Repeat the material in full. Keep every line exactly as it is.
::::::::
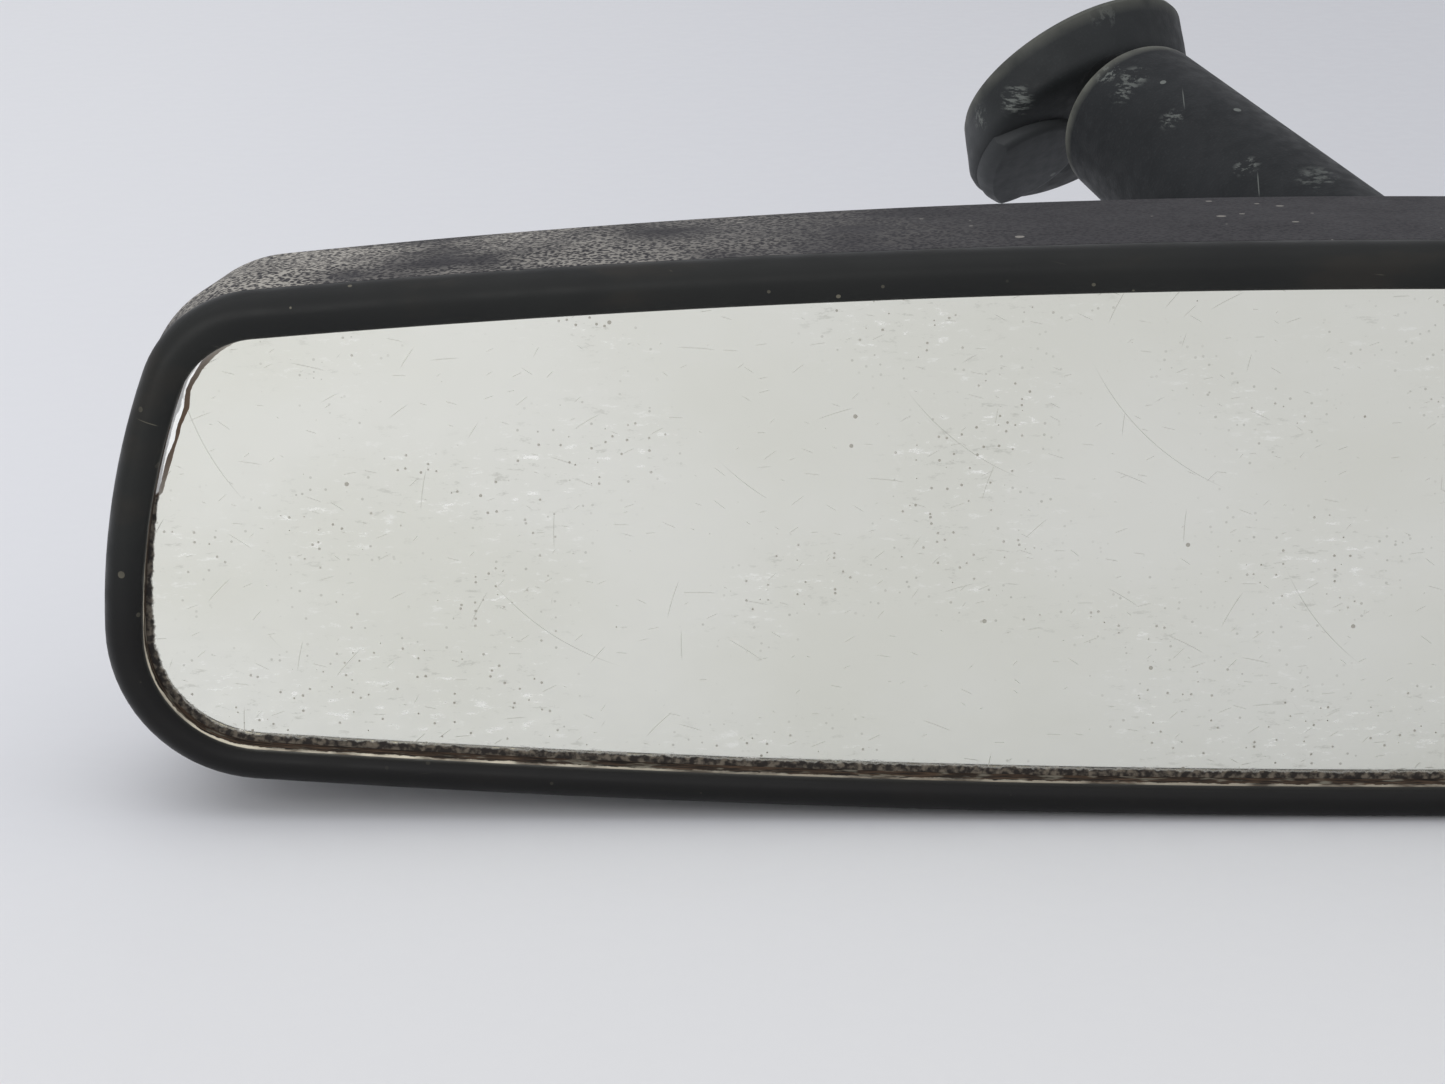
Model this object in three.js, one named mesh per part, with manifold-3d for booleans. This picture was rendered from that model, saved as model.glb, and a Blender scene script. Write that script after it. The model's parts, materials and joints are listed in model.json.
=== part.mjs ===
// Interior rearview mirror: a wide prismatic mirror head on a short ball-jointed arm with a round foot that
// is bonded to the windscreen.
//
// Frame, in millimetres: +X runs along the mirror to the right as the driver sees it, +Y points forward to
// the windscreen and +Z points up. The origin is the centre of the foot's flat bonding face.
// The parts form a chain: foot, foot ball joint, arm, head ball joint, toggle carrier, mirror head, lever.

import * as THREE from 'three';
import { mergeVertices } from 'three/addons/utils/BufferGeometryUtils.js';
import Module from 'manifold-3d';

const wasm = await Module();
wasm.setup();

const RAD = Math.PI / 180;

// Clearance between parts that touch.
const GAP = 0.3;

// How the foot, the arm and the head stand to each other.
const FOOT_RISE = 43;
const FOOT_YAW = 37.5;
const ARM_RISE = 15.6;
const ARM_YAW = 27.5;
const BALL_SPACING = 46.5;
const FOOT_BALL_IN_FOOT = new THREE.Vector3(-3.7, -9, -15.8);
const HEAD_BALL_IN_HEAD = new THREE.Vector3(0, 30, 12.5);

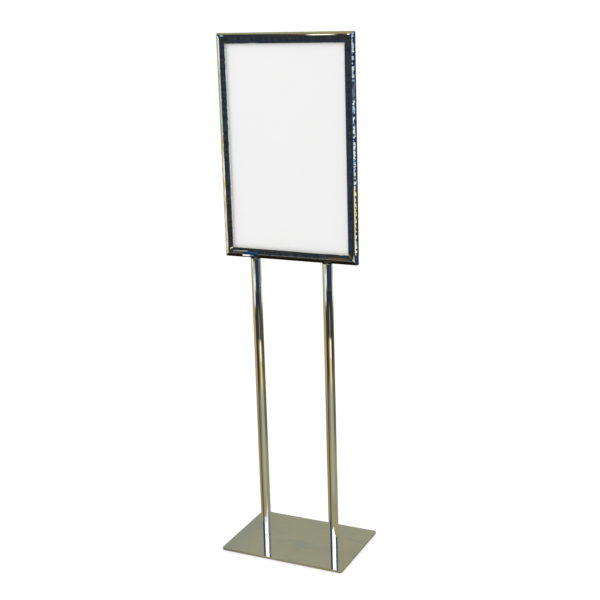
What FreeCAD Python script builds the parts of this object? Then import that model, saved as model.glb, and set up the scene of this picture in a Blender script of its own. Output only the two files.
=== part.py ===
::::::::
• [REPLY]:
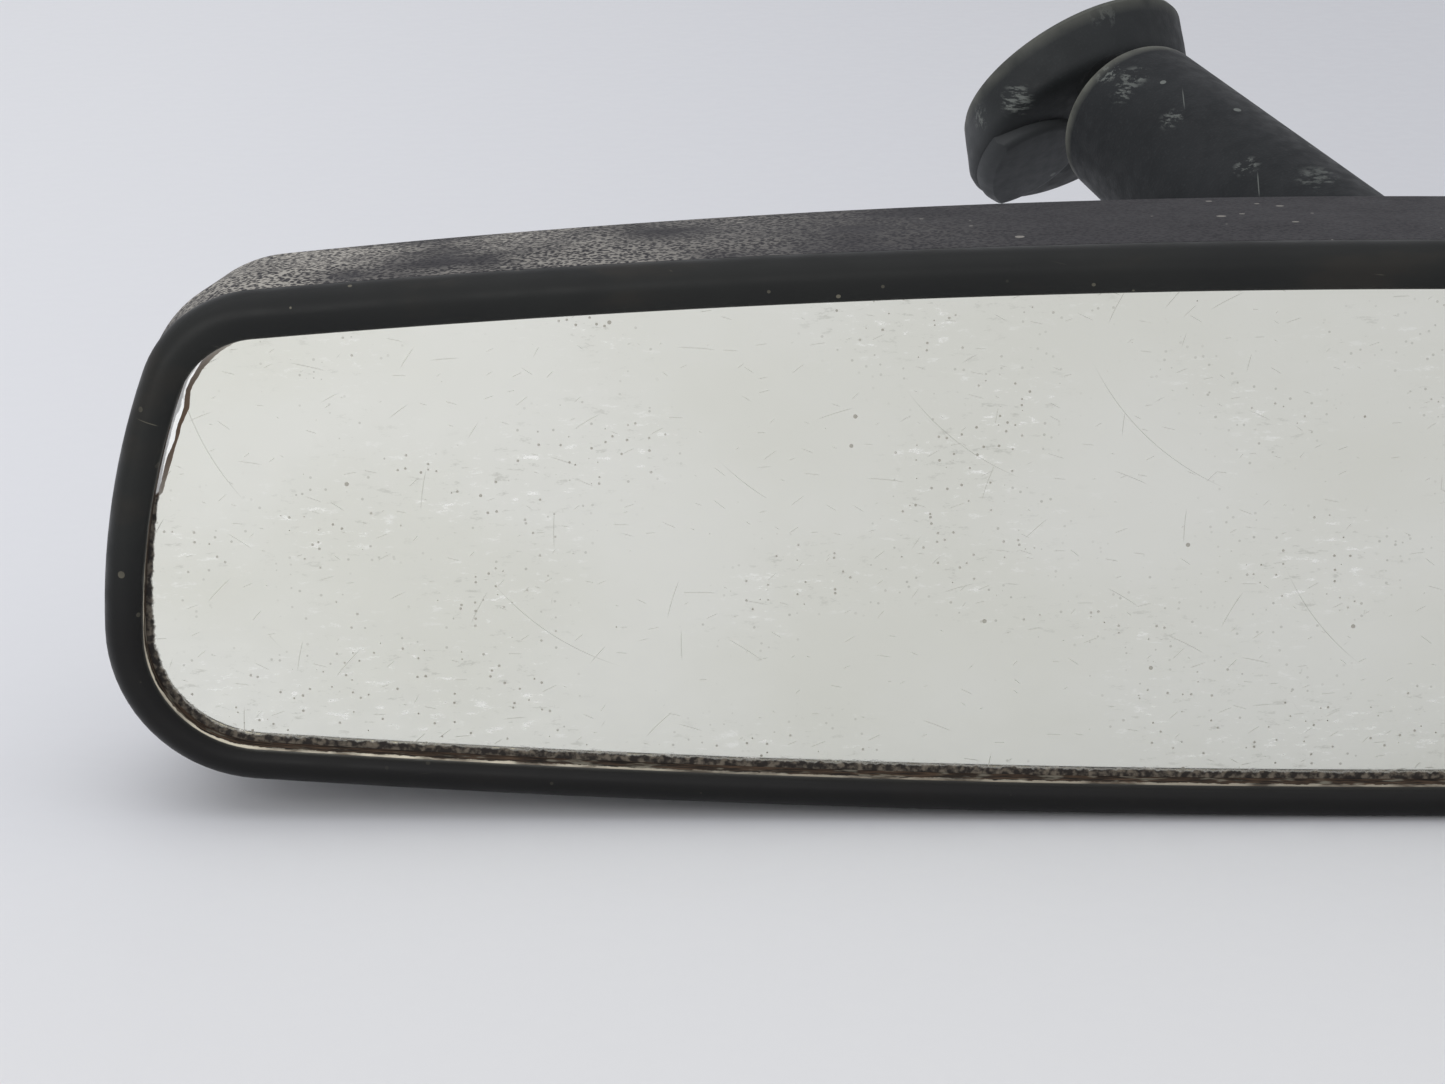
Model this object in three.js, one named mesh per part, with manifold-3d for booleans. This picture was rendered from that model, saved as model.glb, and a Blender scene script. Write that script after it. The model's parts, materials and joints are listed in model.json.
=== part.mjs ===
// Interior rearview mirror: a wide prismatic mirror head on a short ball-jointed arm with a round foot that
// is bonded to the windscreen.
//
// Frame, in millimetres: +X runs along the mirror to the right as the driver sees it, +Y points forward to
// the windscreen and +Z points up. The origin is the centre of the foot's flat bonding face.
// The parts form a chain: foot, foot ball joint, arm, head ball joint, toggle carrier, mirror head, lever.

import * as THREE from 'three';
import { mergeVertices } from 'three/addons/utils/BufferGeometryUtils.js';
import Module from 'manifold-3d';

const wasm = await Module();
wasm.setup();

const RAD = Math.PI / 180;

// Clearance between parts that touch.
const GAP = 0.3;

// How the foot, the arm and the head stand to each other.
const FOOT_RISE = 43;
const FOOT_YAW = 37.5;
const ARM_RISE = 15.6;
const ARM_YAW = 27.5;
const BALL_SPACING = 46.5;
const FOOT_BALL_IN_FOOT = new THREE.Vector3(-3.7, -9, -15.8);
const HEAD_BALL_IN_HEAD = new THREE.Vector3(0, 30, 12.5);

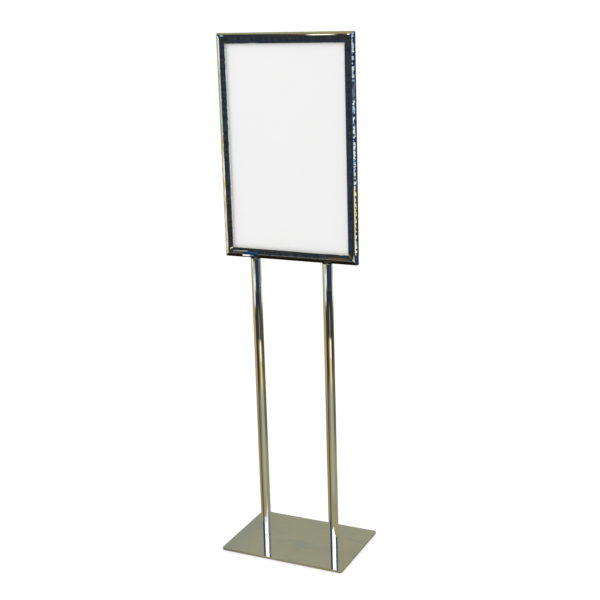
What FreeCAD Python script builds the parts of this object? Then import that model, saved as model.glb, and set up the scene of this picture in a Blender script of its own. Output only the two files.
=== part.py ===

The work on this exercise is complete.